_Material provided_:
•••••

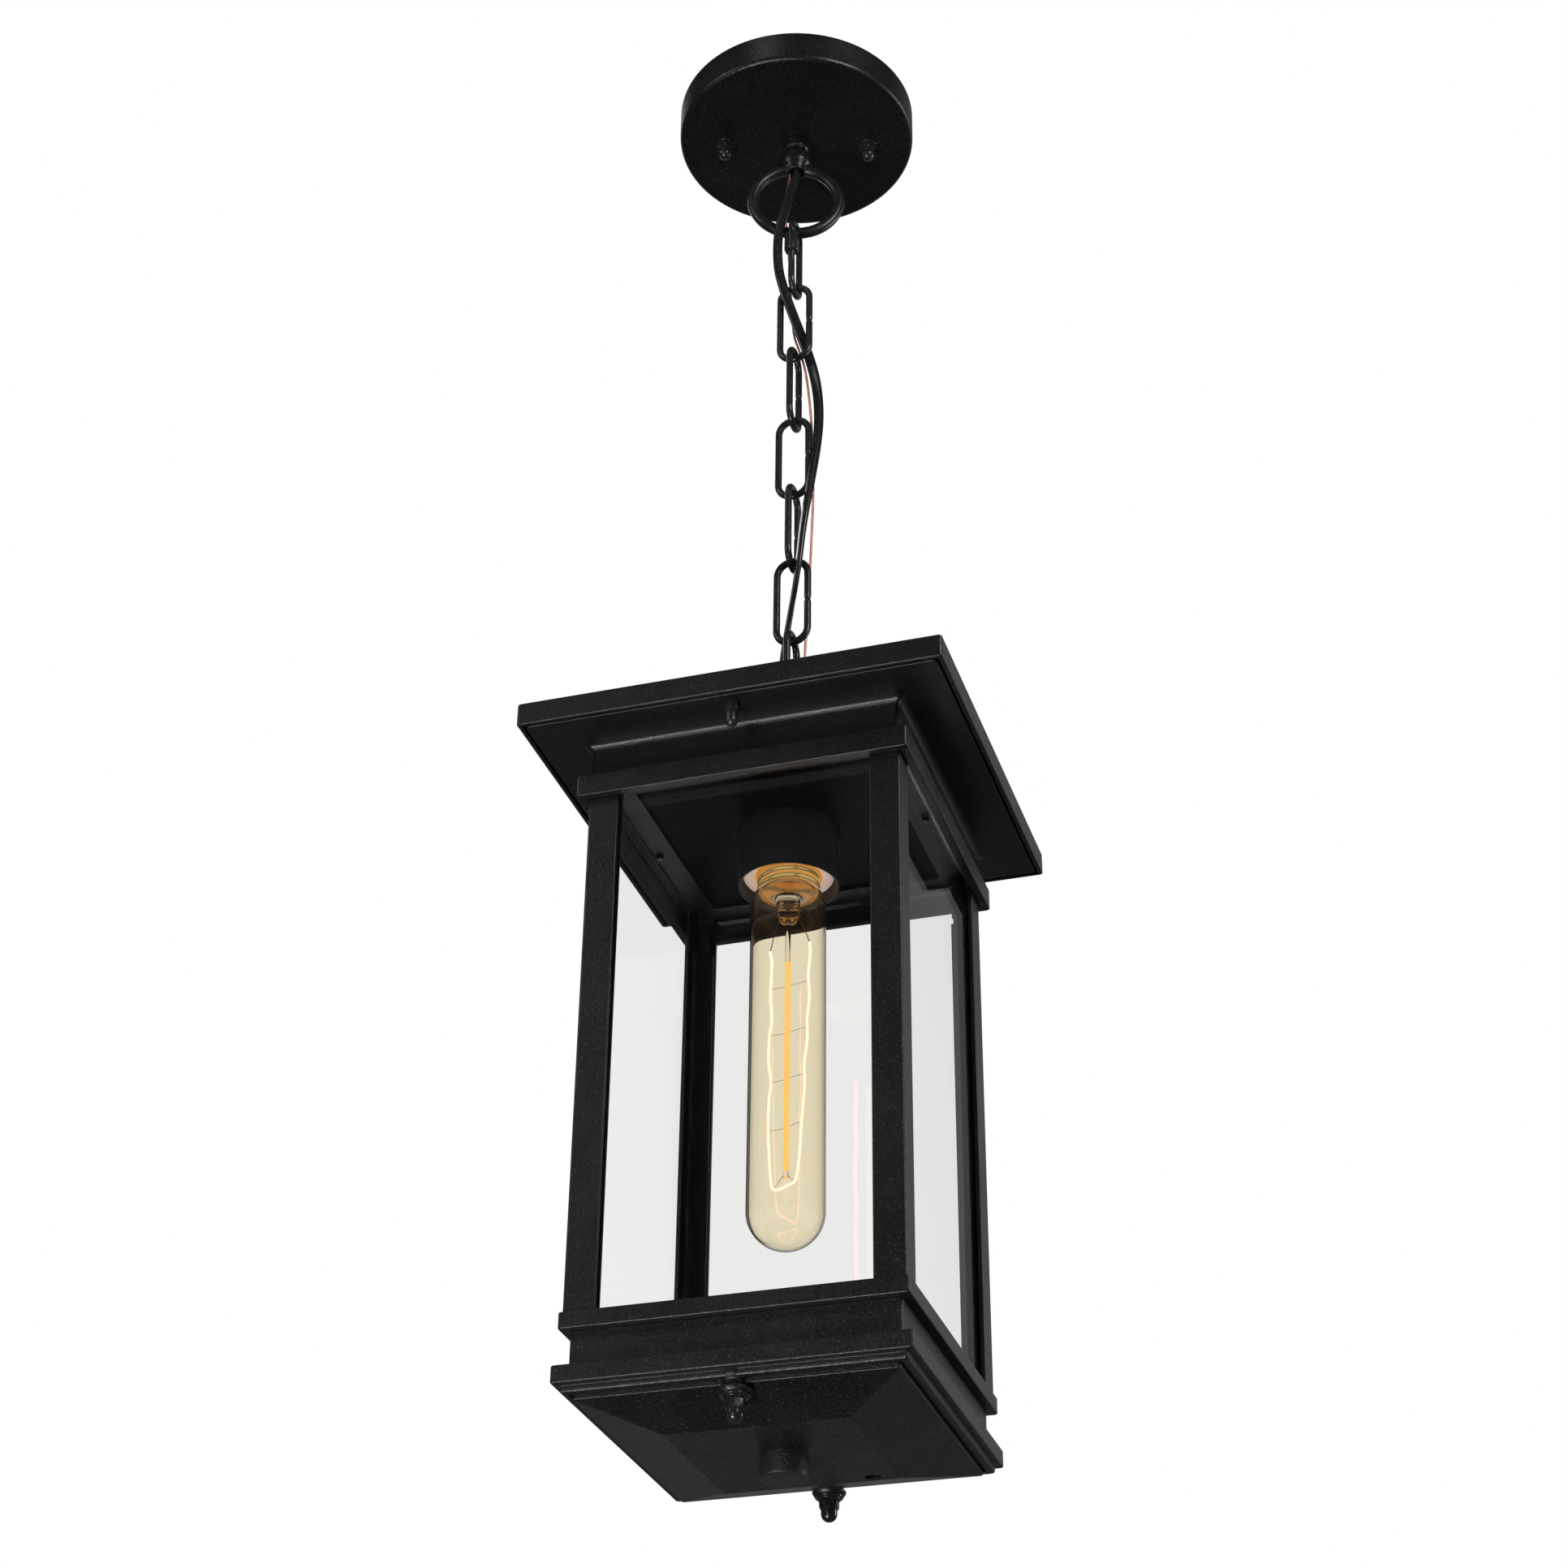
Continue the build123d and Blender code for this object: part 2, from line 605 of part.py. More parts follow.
def make_glass(side, along_y):
    """One flat pane. The front and back panes stand between the side ones."""
    middle = POST_HALF - POST_WALL - GLASS_GAP - GLASS_THICK / 2
    half_width = middle - GLASS_THICK / 2 - GLASS_GAP if along_y else middle + GLASS_THICK / 2
    low = SILL_BOTTOM_Z + PLATE_SKIN
    high = NECK_BOTTOM_Z - PLATE_SKIN - 1.0
    if along_y:
        return block(half_width, GLASS_THICK / 2, low, high, 0, side * middle)
    return block(GLASS_THICK / 2, half_width, low, high, side * middle, 0)


def make_sill_collar():
    skirt = square_ring(SILL_HALF, SILL_HALF - SILL_LIP, SILL_BOTTOM_Z, SILL_TOP_Z)
    plate = square_ring(SILL_HALF, FLANGE_INNER_HALF, SILL_BOTTOM_Z, SILL_BOTTOM_Z + PLATE_SKIN)
    return skirt + plate


# ---- lamp ----------------------------------------------------------------------------------------


def make_socket_bracket():
    """A hat-shaped strap across the neck: its crown carries the cup, its feet stand on the flange."""
    crown_z = CUP_TOP_Z
    foot_z = NECK_BOTTOM_Z + SOFFIT_SKIN
    crown = block(BRACKET_LEG_X, BRACKET_HALF_WIDTH, crown_z, crown_z + BRACKET_SKIN)
    body = crown
    for side in (-1, 1):
        leg_x = side * (BRACKET_LEG_X - BRACKET_SKIN / 2)
        body += block(BRACKET_SKIN / 2, BRACKET_HALF_WIDTH, foot_z, crown_z + BRACKET_SKIN, leg_x)
        foot_half = (NECK_HALF - NECK_WALL - 1 - BRACKET_LEG_X + BRACKET_SKIN) / 2
        foot_x = side * (BRACKET_LEG_X - BRACKET_SKIN + foot_half)
        body += block(foot_half, BRACKET_HALF_WIDTH, foot_z, foot_z + BRACKET_SKIN, foot_x)
        body -= rod(SCREW_R + RUNNING, foot_z - 5, foot_z + 5, side * BRACKET_FOOT_X)
    return body - rod(NIPPLE_R + 0.2, crown_z - 2, crown_z + 4)


def make_bracket_screws():
    foot_top = NECK_BOTTOM_Z + SOFFIT_SKIN + BRACKET_SKIN
    screws = []
    for side in (-1, 1):
        shank = rod(SCREW_R, NECK_BOTTOM_Z - 3.4, foot_top, side * BRACKET_FOOT_X)
        screws.append(shank + rod(2.8, foot_top, foot_top + 1.8, side * BRACKET_FOOT_X))
    return group(screws)


def make_socket_cup():
    cup = rod(CUP_R, CUP_RIM_Z, CUP_TOP_Z)
    cup = fillet(cup.edges().group_by(Axis.Z)[-1], 2.0)
    cup -= rod(CUP_R - CUP_WALL, CUP_RIM_Z - 1, CUP_TOP_Z - CUP_WALL)
    for side in (-1, 1):
        cup -= rod(SCREW_R + RUNNING, -395, -385, 0, side * SOCKET_SCREW_Y)
    return cup - rod(NIPPLE_R + 0.2, -395, -385)


def make_lamp_socket():
    """A ceramic body with a cavity above for the nipple's nut and a bore for the screw shell."""
    top = CUP_TOP_Z - CUP_WALL
    body = rod(SOCKET_R, SOCKET_RIM_Z, top)
    body = fillet(body.edges().group_by(Axis.Z)[0], 1.0)
    body -= rod(9.5, SOCKET_TOP_CAVITY_Z, top + 1)
    body -= rod(SHELL_R + RUNNING, SOCKET_RIM_Z - 1, SHELL_TOP_Z)
    body -= rod(CONTACT_R, SHELL_TOP_Z - 1, SOCKET_TOP_CAVITY_Z + 1)
    for side in (-1, 1):
        body -= rod(SCREW_R + RUNNING, top - 11, top + 1, 0, side * SOCKET_SCREW_Y)
    return body


def make_socket_screws():
    screws = []
    for side in (-1, 1):
        shank = rod(SCREW_R, CUP_TOP_Z - 10, CUP_TOP_Z, 0, side * SOCKET_SCREW_Y)
        screws.append(shank + rod(2.8, CUP_TOP_Z, CUP_TOP_Z + 1.8, 0, side * SOCKET_SCREW_Y))
    return group(screws)


def make_screw_shell():
    shell = tube(SHELL_R, SHELL_R - SHELL_WALL, SOCKET_RIM_Z + 0.4, SHELL_TOP_Z)
    return shell + tube(SHELL_R, CONTACT_R + 1.5, SHELL_TOP_Z - SHELL_WALL, SHELL_TOP_Z)


def make_centre_contact():
    """A brass pin in the ceramic's floor that the bulb's eyelet meets."""
    return rod(CONTACT_R - RUNNING, CAP_TOP_Z + EYELET_HEIGHT + 2.0, SOCKET_TOP_CAVITY_Z)


def make_socket_leads():
    """The cord's two conductors below the roof's nipple, ending on the socket's terminals."""
    top = CORD_ROUTE[-1][2] - 0.2
    return group(both_ends(lambda x, y: rod(LEAD_R, SOCKET_TOP_CAVITY_Z, top, x - 0.9, y), 1.4))


def make_bulb_cap():
    """The threaded shell of the bulb, with its insulator and eyelet."""
    shell = rod(CAP_R, CAP_BOTTOM_Z, CAP_TOP_Z) - rod(CAP_R - 0.8, CAP_BOTTOM_Z - 1, CAP_TOP_Z - 1.5)
    for turn in range(THREAD_TURNS):
        ridge_z = CAP_TOP_Z - 4.0 - turn * THREAD_PITCH
        shell -= Pos(0, 0, ridge_z) * Torus(CAP_R + 0.5, 0.8)
    insulator = Pos(0, 0, CAP_TOP_Z + 1.4) * Cone(CAP_R - 2.5, 5.5, 2.8)
    eyelet = rod(4.6, CAP_TOP_Z + 2.8, CAP_TOP_Z + EYELET_HEIGHT)
    return shell + insulator + eyelet


def make_bulb_glass():
    """A straight tube with a round end, drawn in at its shoulder to enter the cap."""
    tip_centre = BULB_TIP_Z + BULB_R
    outer = bulb_body(BULB_R, CAP_R - 0.9, tip_centre, CAP_BOTTOM_Z + 1.5)
    inner = bulb_body(BULB_R - BULB_WALL, CAP_R - 0.9 - BULB_WALL, tip_centre, CAP_BOTTOM_Z + 2.5)
    return outer - inner


def bulb_body(radius, neck_radius, tip_centre, top_z):
    body = rod(radius, tip_centre, BULB_SHOULDER_Z) + Pos(0, 0, tip_centre) * Sphere(radius)
    shoulder_top = CAP_BOTTOM_Z - 2.0
    height = shoulder_top - BULB_SHOULDER_Z
    body += Pos(0, 0, BULB_SHOULDER_Z + height / 2) * Cone(radius, neck_radius, height)
    return body + rod(neck_radius, shoulder_top, top_z)


def make_bulb_stem():
    """The glass foot, its pinch and the long centre rod that carries the filament's anchors."""
    foot = Pos(0, 0, STEM_TOP_Z - 3.5) * Cone(4.5, 11.2, 7.0)
    pinch = block(5.5, 2.0, STEM_TOP_Z - 16.0, STEM_TOP_Z - 6.0)
    return foot + pinch + rod(1.1, STEM_END_Z, STEM_TOP_Z - 15.0)


def make_filament():
    """One long hairpin of fine wire."""
    path = FilletPolyline(*[Vector(*p) for p in FILAMENT_ROUTE], radius=2.0)
    hoop = sweep(Plane(origin=path @ 0, z_dir=path % 0) * Circle(FILAMENT_R), path=path)
    return Rot(0, 0, FILAMENT_TURN) * hoop


def make_filament_supports():
    """Fine wires set in the rod that hold the hairpin off it."""
    supports = []
    for number in range(SUPPORT_COUNT):
        z = SUPPORT_TOP_Z - number * SUPPORT_STEP
        for side in (-1, 1):
            arm = Cylinder(0.15, SUPPORT_REACH)
            reach = side * (1.25 + SUPPORT_REACH / 2)
            supports.append(Rot(0, 0, SUPPORT_TURN) * Pos(reach, 0, z) * Rot(0, 90, 0) * arm)
    return group(supports)


# ---- base ----------------------------------------------------------------------------------------


def make_base_neck():
    inner_half = BASE_NECK_HALF - BASE_NECK_WALL
    body = square_ring(BASE_NECK_HALF, inner_half, BASE_NECK_BOTTOM_Z, SILL_BOTTOM_Z)
    body += square_ring(BASE_NECK_HALF, inner_half - 9, BASE_NECK_BOTTOM_Z, BASE_NECK_BOTTOM_Z + 1.5)
    for side in (-1, 1):
        body -= rod(STUD_R + RUNNING, -670, -660, 0, side * BOSS_Y)
    return body


def make_base_studs():
    studs = []
    for side in (-1, 1):
        head = rod(2.4, BASE_NECK_BOTTOM_Z + 1.5, BASE_NECK_BOTTOM_Z + 3.5, 0, side * BOSS_Y)
        studs.append(head + rod(STUD_R, -683.4, BASE_NECK_BOTTOM_Z + 1.6, 0, side * BOSS_Y))
    return group(studs)


def make_base_cover():
    """Band, moulding and a shallow hipped pan in one casting, with two bosses."""
    body = block(BAND_HALF, BAND_HALF, BAND_BOTTOM_Z, BAND_TOP_Z)
    body = fillet(body.edges().group_by(Axis.Z)[0], 0.5)
    body += block(MOULDING_HALF, MOULDING_HALF, MOULDING_BOTTOM_Z, BAND_BOTTOM_Z)
    body += block(BAND_HALF - 2.6, BAND_HALF - 2.6, BAND_BOTTOM_Z - 1.4, BAND_BOTTOM_Z)
    body += frustum(FLAT_HALF, FLAT_Z, MOULDING_HALF - 1.2, MOULDING_BOTTOM_Z)
    for side in (-1, 1):
        boss = Pos(0, side * BOSS_Y, (BOSS_BOTTOM_Z + BAND_BOTTOM_Z) / 2) * Cone(
            BOSS_R - 0.7, BOSS_R, BAND_BOTTOM_Z - BOSS_BOTTOM_Z
        )
        body += boss
    cavity = block(BASE_NECK_HALF + 0.2, BASE_NECK_HALF + 0.2, BASE_NECK_BOTTOM_Z - 0.2, BAND_TOP_Z + 1)
    low_half = MOULDING_HALF - COVER_SKIN
    cavity += block(50, 50, MOULDING_BOTTOM_Z + COVER_SKIN, BASE_NECK_BOTTOM_Z)
    cavity += frustum(
        FLAT_HALF - 1, FLAT_Z + COVER_SKIN, low_half - 9, MOULDING_BOTTOM_Z + COVER_SKIN
    )
    body -= cavity
    for side in (-1, 1):
        body -= rod(STUD_R + 0.25, -690, -660, 0, side * BOSS_Y)
    return body - rod(VENT_R, -690, -670, *VENT_AT)


def make_base_knob():
    knob = rod(KNOB_R, KNOB_BOTTOM_Z, FLAT_Z)
    return chamfer(knob.edges().group_by(Axis.Z)[0], 0.5)


def make_base_washers():
    def pair(x, y):
        upper = washer(5.6, STUD_R + 0.2, BOSS_BOTTOM_Z, 0.8, x, y)
        lower = washer(4.8, STUD_R + 0.2, BOSS_BOTTOM_Z - 0.8, 0.7, x, y)
        return upper + lower

    return group(both_ends(pair, BOSS_Y))


def make_base_cap_nuts():
    def one(x, y):
        return cap_nut(7.0, 3.6, 3.2, 8.6, STUD_R + RUNNING, BOSS_BOTTOM_Z - 1.5, x, y)

    return group(both_ends(one, BOSS_Y))


# ---- all the pieces ------------------------------------------------------------------------------

pieces = {
    "crossbar": make_crossbar(),
    "canopy": make_canopy(),
    "canopy_studs": make_canopy_studs(),
    "canopy_washers": make_canopy_washers(),
    "canopy_cap_nuts": make_canopy_cap_nuts(),
    "ceiling_nipple": make_ceiling_nipple(),
    "nipple_locknuts": make_nipple_locknuts(),
    "hang_loop": make_hang_loop(),
    "ground_screw": make_ground_screw(),
    "supply_leads": make_supply_leads(),
    "quick_link": make_quick_link(),
    "quick_link_sleeve": make_quick_link_sleeve(),
    "roof_loop": make_roof_loop(),
    "roof_nipple": make_roof_nipple(),
    "roof_nipple_nuts": make_roof_nipple_nuts(),
    "roof_shell": make_roof_shell(),
    "roof_tabs": make_roof_tabs(),
    "soffit": make_soffit(),
    "soffit_studs": make_soffit_studs(),
    "soffit_cap_nuts": make_soffit_cap_nuts(),
    "top_collar": make_top_collar(),
    "corner_screws": make_corner_screws(),
    "corner_nuts": make_corner_nuts(),
    "glass_channels": make_glass_channels(),
    "glass_front": make_glass(-1, True),
    "glass_back": make_glass(1, True),
    "glass_left": make_glass(-1, False),
    "glass_right": make_glass(1, False),
    "sill_collar": make_sill_collar(),
    "socket_bracket": make_socket_bracket(),
    "bracket_screws": make_bracket_screws(),
    "socket_cup": make_socket_cup(),
    "lamp_socket": make_lamp_socket(),
    "socket_screws": make_socket_screws(),
    "screw_shell": make_screw_shell(),
    "centre_contact": make_centre_contact(),
    "socket_leads": make_socket_leads(),
    "bulb_cap": make_bulb_cap(),
    "bulb_glass": make_bulb_glass(),
    "bulb_stem": make_bulb_stem(),
    "filament": make_filament(),
    "filament_supports": make_filament_supports(),
    "base_neck": make_base_neck(),
    "base_studs": make_base_studs(),
    "base_cover": make_base_cover(),
    "base_knob": make_base_knob(),
    "base_washers": make_base_washers(),
    "base_cap_nuts": make_base_cap_nuts(),
    "supply_cord": cord_tube("supply_cord", CORD_ROUTE, CORD_R),
    "ground_wire": cord_tube("ground_wire", GROUND_ROUTE, GROUND_R),
}
for number in range(1, LINK_COUNT + 1):
    pieces[f"chain_link_{number}"] = make_chain_link(number)
for name, side_x, side_y in POSTS:
    pieces[name] = make_post(side_x, side_y)

os.makedirs("parts", exist_ok=True)
for name, piece in pieces.items():
    export_step(piece, f"parts/{name}.step")
print(len(pieces), "nodes")
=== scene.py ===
from math import cos, pi, radians, sin, tan

import bmesh
import bpy
from mathutils import Matrix, Vector


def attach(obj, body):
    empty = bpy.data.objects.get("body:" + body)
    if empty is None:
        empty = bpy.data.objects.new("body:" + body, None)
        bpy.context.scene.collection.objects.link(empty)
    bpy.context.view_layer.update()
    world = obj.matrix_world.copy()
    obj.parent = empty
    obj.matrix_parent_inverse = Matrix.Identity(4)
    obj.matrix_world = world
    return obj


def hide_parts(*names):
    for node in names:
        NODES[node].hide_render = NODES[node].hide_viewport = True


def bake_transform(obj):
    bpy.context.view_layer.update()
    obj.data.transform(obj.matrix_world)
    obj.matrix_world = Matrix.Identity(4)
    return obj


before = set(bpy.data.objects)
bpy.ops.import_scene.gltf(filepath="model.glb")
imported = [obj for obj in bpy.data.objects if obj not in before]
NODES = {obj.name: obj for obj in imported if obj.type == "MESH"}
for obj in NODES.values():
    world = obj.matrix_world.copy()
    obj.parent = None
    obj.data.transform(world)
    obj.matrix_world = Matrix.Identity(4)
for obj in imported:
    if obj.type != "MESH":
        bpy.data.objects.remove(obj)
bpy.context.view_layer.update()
MM = 0.001


# ---- driving dimensions, in millimetres, with z measured down from the ceiling ----

SHEET = 1.2
PLATE = 1.5
HANG_GAP = 0.2  # left between two wires that hang on each other

CANOPY_TURN = radians(17.3)  # the canopy, strap and ring are turned about Z
CANOPY_R = 57.15
CANOPY_FACE_Z = -17.0
NIPPLE_HOLE_R = 4.9
CORD_HOLE_R = 3.6
STUD_X = 35.0
WASHER_THICK = 0.8
RING_MID_R = 20.8
RING_WIRE_R = 2.7
RING_CENTRE_Z = -54.7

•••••

_What is expected_: In the listing above, find the line containing "for number in range(1, LINK_COUNT" and the line containing "for node in". Output them and every line between, exactly, and nothing else.

_Full solution_:
for number in range(1, LINK_COUNT + 1):
    pieces[f"chain_link_{number}"] = make_chain_link(number)
for name, side_x, side_y in POSTS:
    pieces[name] = make_post(side_x, side_y)

os.makedirs("parts", exist_ok=True)
for name, piece in pieces.items():
    export_step(piece, f"parts/{name}.step")
print(len(pieces), "nodes")
=== scene.py ===
from math import cos, pi, radians, sin, tan

import bmesh
import bpy
from mathutils import Matrix, Vector


def attach(obj, body):
    empty = bpy.data.objects.get("body:" + body)
    if empty is None:
        empty = bpy.data.objects.new("body:" + body, None)
        bpy.context.scene.collection.objects.link(empty)
    bpy.context.view_layer.update()
    world = obj.matrix_world.copy()
    obj.parent = empty
    obj.matrix_parent_inverse = Matrix.Identity(4)
    obj.matrix_world = world
    return obj


def hide_parts(*names):
    for node in names:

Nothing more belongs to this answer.